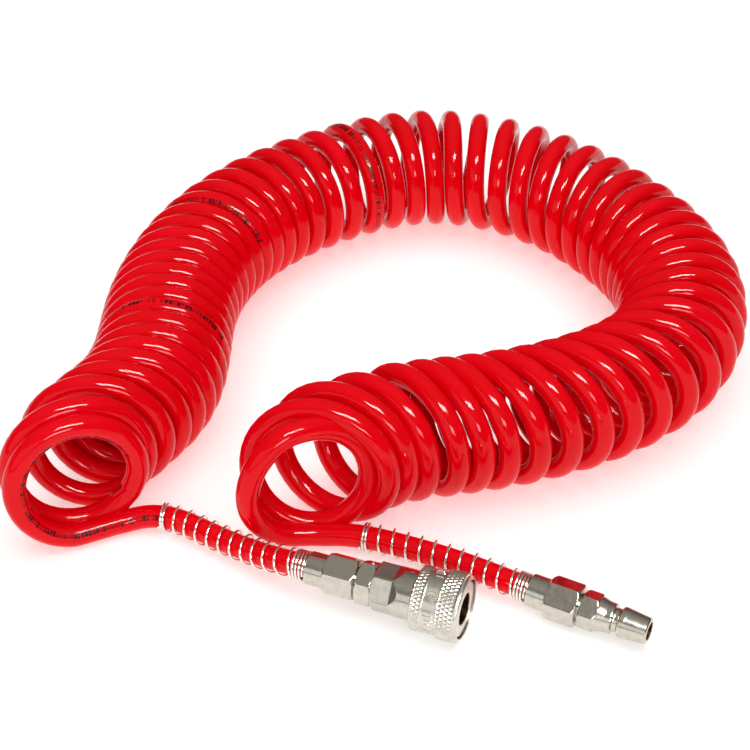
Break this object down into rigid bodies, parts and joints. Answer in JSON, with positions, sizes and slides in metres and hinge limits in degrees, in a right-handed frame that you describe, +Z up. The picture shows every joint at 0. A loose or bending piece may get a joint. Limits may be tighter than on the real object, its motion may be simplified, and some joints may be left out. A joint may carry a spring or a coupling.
{
  "type": "coiled air hose",
  "caption": "Polyurethane recoil air hose wound into a long coil, with a quick-coupler socket on one end, a plug on the other and a wire bend guard at each.",
  "frame": {"origin": "on the floor under the middle of the whole hose as it lies", "axes": "+Z up, +X along the socket from the hose to its mouth, -Y towards both open ends"},
  "size_m": [0.3015, 0.3687, 0.0661],
  "materials": {
    "hose": "glossy",
    "nickel": "polished",
    "brass": "machined",
    "spring_steel": "bright drawn wire",
    "seal": "matte"
  },
  "bodies": {
    "hose": {"hose_coil": "hose", "hose_lead_socket": "hose", "hose_lead_plug": "hose", "socket_spring_guard": "spring_steel", "plug_spring_guard": "spring_steel", "socket_hose_nut": "nickel", "plug_hose_nut": "nickel", "socket_adapter": "nickel", "adapter_gasket": "seal", "socket_body": "nickel", "sleeve_snap_ring": "spring_steel", "socket_seal": "seal", "sleeve_spring": "spring_steel", "valve_spring": "spring_steel", "plug_body": "nickel"},
    "sleeve": {"socket_sleeve": "nickel"},
    "ball_1": {"lock_ball_1": "spring_steel"},
    "ball_2": {"lock_ball_2": "spring_steel"},
    "ball_3": {"lock_ball_3": "spring_steel"},
    "ball_4": {"lock_ball_4": "spring_steel"},
    "ball_5": {"lock_ball_5": "spring_steel"},
    "ball_6": {"lock_ball_6": "spring_steel"},
    "valve": {"valve_poppet": "brass", "valve_seal": "seal"}
  },
  "joints": [
    {"name": "sleeve_slide", "type": "slide", "parent": "hose", "child": "sleeve", "axis": [-1, 0, 0], "range_m": [0, 0.0045], "stiffness_N_per_m": 2500, "deforming": ["sleeve_spring"]},
    {"name": "ball_1_slide", "type": "slide", "parent": "hose", "child": "ball_1", "axis": [0, -0.5, 0.866], "range_m": [0, 0.0009]},
    {"name": "ball_2_slide", "type": "slide", "parent": "hose", "child": "ball_2", "axis": [0, -1, 0], "range_m": [0, 0.0009]},
    {"name": "ball_3_slide", "type": "slide", "parent": "hose", "child": "ball_3", "axis": [0, -0.5, -0.866], "range_m": [0, 0.0009]},
    {"name": "ball_4_slide", "type": "slide", "parent": "hose", "child": "ball_4", "axis": [0, 0.5, -0.866], "range_m": [0, 0.0009]},
    {"name": "ball_5_slide", "type": "slide", "parent": "hose", "child": "ball_5", "axis": [0, 1, 0], "range_m": [0, 0.0009]},
    {"name": "ball_6_slide", "type": "slide", "parent": "hose", "child": "ball_6", "axis": [0, 0.5, 0.866], "range_m": [0, 0.0009]},
    {"name": "valve_slide", "type": "slide", "parent": "hose", "child": "valve", "axis": [-1, 0, 0], "range_m": [0, 0.003], "stiffness_N_per_m": 1500, "deforming": ["valve_spring"]}
  ],
  "couplings": [
    {"joint": "ball_1_slide", "follows": "sleeve_slide", "ratio": 0.2},
    {"joint": "ball_2_slide", "follows": "sleeve_slide", "ratio": 0.2},
    {"joint": "ball_3_slide", "follows": "sleeve_slide", "ratio": 0.2},
    {"joint": "ball_4_slide", "follows": "sleeve_slide", "ratio": 0.2},
    {"joint": "ball_5_slide", "follows": "sleeve_slide", "ratio": 0.2},
    {"joint": "ball_6_slide", "follows": "sleeve_slide", "ratio": 0.2}
  ]
}
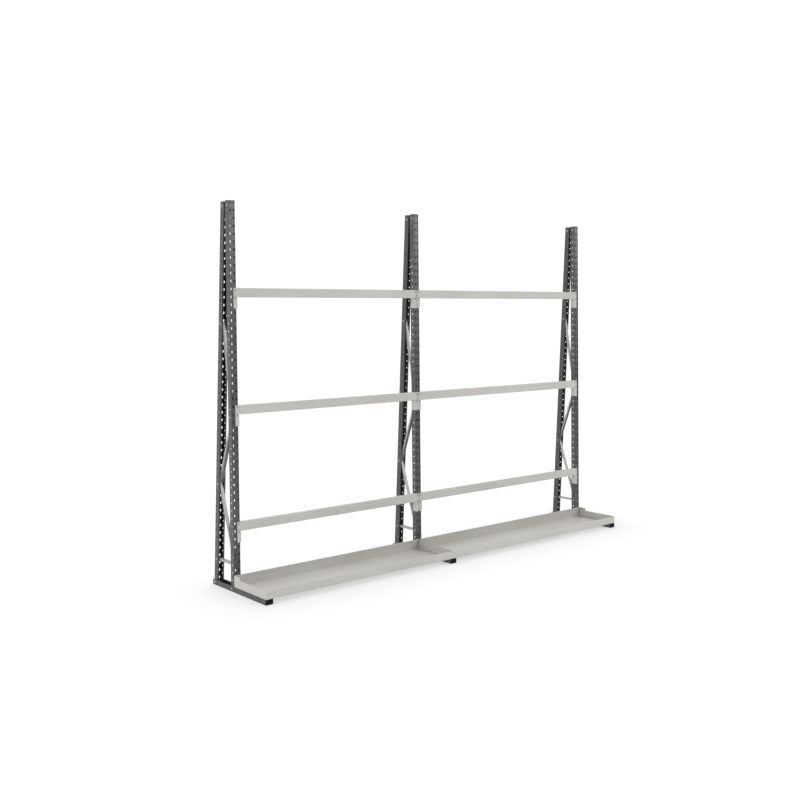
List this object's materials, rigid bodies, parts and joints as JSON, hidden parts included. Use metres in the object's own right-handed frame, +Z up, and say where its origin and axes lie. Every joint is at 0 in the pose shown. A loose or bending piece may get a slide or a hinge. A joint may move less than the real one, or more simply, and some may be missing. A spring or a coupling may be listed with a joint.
{
  "type": "lean-in vertical storage rack",
  "caption": "Two-bay steel rack with A-shaped perforated frames, hooked cross beams and low floor trays, for storing long goods upright.",
  "frame": {"origin": "on the floor, under the middle of the rack's overall box", "axes": "+X along the row, -Y the side the goods go in from, +Z up"},
  "size_m": [3.417, 0.642, 2.5043],
  "materials": {
    "upright_steel": "dark grey powder coat",
    "shelf_paint": "light warm grey powder coat",
    "zinc_steel": "galvanised sheet",
    "zinc_bolts": "zinc plated",
    "black_plastic": "black moulded plastic"
  },
  "bodies": {
    "frames": {"left_front_upright": "upright_steel", "left_rear_upright": "upright_steel", "left_foot": "upright_steel", "left_foot_cap": "black_plastic", "left_horizontal_brace": "zinc_steel", "left_lower_brace": "zinc_steel", "left_middle_brace": "zinc_steel", "left_upper_brace": "zinc_steel", "left_top_link": "upright_steel", "left_brace_rivets": "zinc_bolts", "left_brace_sleeves": "zinc_bolts", "left_foot_bolts": "zinc_bolts", "middle_front_upright": "upright_steel", "middle_rear_upright": "upright_steel", "middle_foot": "upright_steel", "middle_foot_cap": "black_plastic", "middle_horizontal_brace": "zinc_steel", "middle_lower_brace": "zinc_steel", "middle_middle_brace": "zinc_steel", "middle_upper_brace": "zinc_steel", "middle_top_link": "upright_steel", "middle_brace_rivets": "zinc_bolts", "middle_brace_sleeves": "zinc_bolts", "middle_foot_bolts": "zinc_bolts", "right_front_upright": "upright_steel", "right_rear_upright": "upright_steel", "right_foot": "upright_steel", "right_foot_cap": "black_plastic", "right_horizontal_brace": "zinc_steel", "right_lower_brace": "zinc_steel", "right_middle_brace": "zinc_steel", "right_upper_brace": "zinc_steel", "right_top_link": "upright_steel", "right_brace_rivets": "zinc_bolts", "right_brace_sleeves": "zinc_bolts", "right_foot_bolts": "zinc_bolts"},
    "left_top_beam_set": {"left_top_beam": "shelf_paint", "left_top_beam_left_connector": "shelf_paint", "left_top_beam_right_connector": "shelf_paint"},
    "left_centre_beam_set": {"left_centre_beam": "shelf_paint", "left_centre_beam_left_connector": "shelf_paint", "left_centre_beam_right_connector": "shelf_paint"},
    "left_bottom_beam_set": {"left_bottom_beam": "shelf_paint", "left_bottom_beam_left_connector": "shelf_paint", "left_bottom_beam_right_connector": "shelf_paint"},
    "right_top_beam_set": {"right_top_beam": "shelf_paint", "right_top_beam_left_connector": "shelf_paint", "right_top_beam_right_connector": "shelf_paint"},
    "right_centre_beam_set": {"right_centre_beam": "shelf_paint", "right_centre_beam_left_connector": "shelf_paint", "right_centre_beam_right_connector": "shelf_paint"},
    "right_bottom_beam_set": {"right_bottom_beam": "shelf_paint", "right_bottom_beam_left_connector": "shelf_paint", "right_bottom_beam_right_connector": "shelf_paint"},
    "left_tray_body": {"left_tray": "shelf_paint"},
    "right_tray_body": {"right_tray": "shelf_paint"}
  },
  "joints": [
    {"name": "left_top_beam_unhook", "type": "slide", "parent": "frames", "child": "left_top_beam_set", "axis": [0, 0.016, 0.9999], "range_m": [0, 0.007]},
    {"name": "left_centre_beam_unhook", "type": "slide", "parent": "frames", "child": "left_centre_beam_set", "axis": [0, 0.016, 0.9999], "range_m": [0, 0.007]},
    {"name": "left_bottom_beam_unhook", "type": "slide", "parent": "frames", "child": "left_bottom_beam_set", "axis": [0, 0.016, 0.9999], "range_m": [0, 0.007]},
    {"name": "right_top_beam_unhook", "type": "slide", "parent": "frames", "child": "right_top_beam_set", "axis": [0, 0.016, 0.9999], "range_m": [0, 0.007]},
    {"name": "right_centre_beam_unhook", "type": "slide", "parent": "frames", "child": "right_centre_beam_set", "axis": [0, 0.016, 0.9999], "range_m": [0, 0.007]},
    {"name": "right_bottom_beam_unhook", "type": "slide", "parent": "frames", "child": "right_bottom_beam_set", "axis": [0, 0.016, 0.9999], "range_m": [0, 0.007]},
    {"name": "left_tray_lift", "type": "slide", "parent": "frames", "child": "left_tray_body", "axis": [0, 0, 1], "range_m": [0, 0.15]},
    {"name": "right_tray_lift", "type": "slide", "parent": "frames", "child": "right_tray_body", "axis": [0, 0, 1], "range_m": [0, 0.15]}
  ]
}
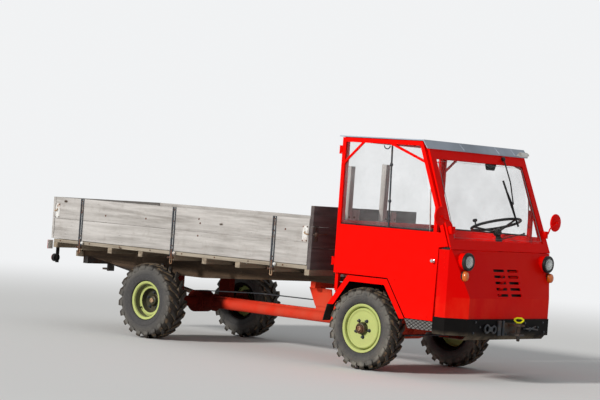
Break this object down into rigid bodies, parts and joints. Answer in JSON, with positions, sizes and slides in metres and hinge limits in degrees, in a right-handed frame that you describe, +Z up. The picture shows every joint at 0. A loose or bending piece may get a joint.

☆ ☆ ☆

§ **WHAT THE EXERCISE ASKS**
Using the entries above, find all lines with "axes". Copy them.

§ **EXPECTED ANSWER**
  "frame": {"origin": "on the floor under the middle of the whole hose as it lies", "axes": "+Z up, +X along the socket from the hose to its mouth, -Y towards both open ends"},
List this object's materials, rigid bodies, parts and joints as JSON, hidden parts included. Use metres in the object's own right-handed frame, +Z up, and say where its origin and axes lie. Every joint is at 0 in the pose shown. A loose or bending piece may get a slide or a hinge. A joint may move less than the real one, or more simply, and some may be missing. A spring or a coupling may be listed with a joint.
  "frame": {"origin": "on the floor, under the middle of the rack's overall box", "axes": "+X along the row, -Y the side the goods go in from, +Z up"},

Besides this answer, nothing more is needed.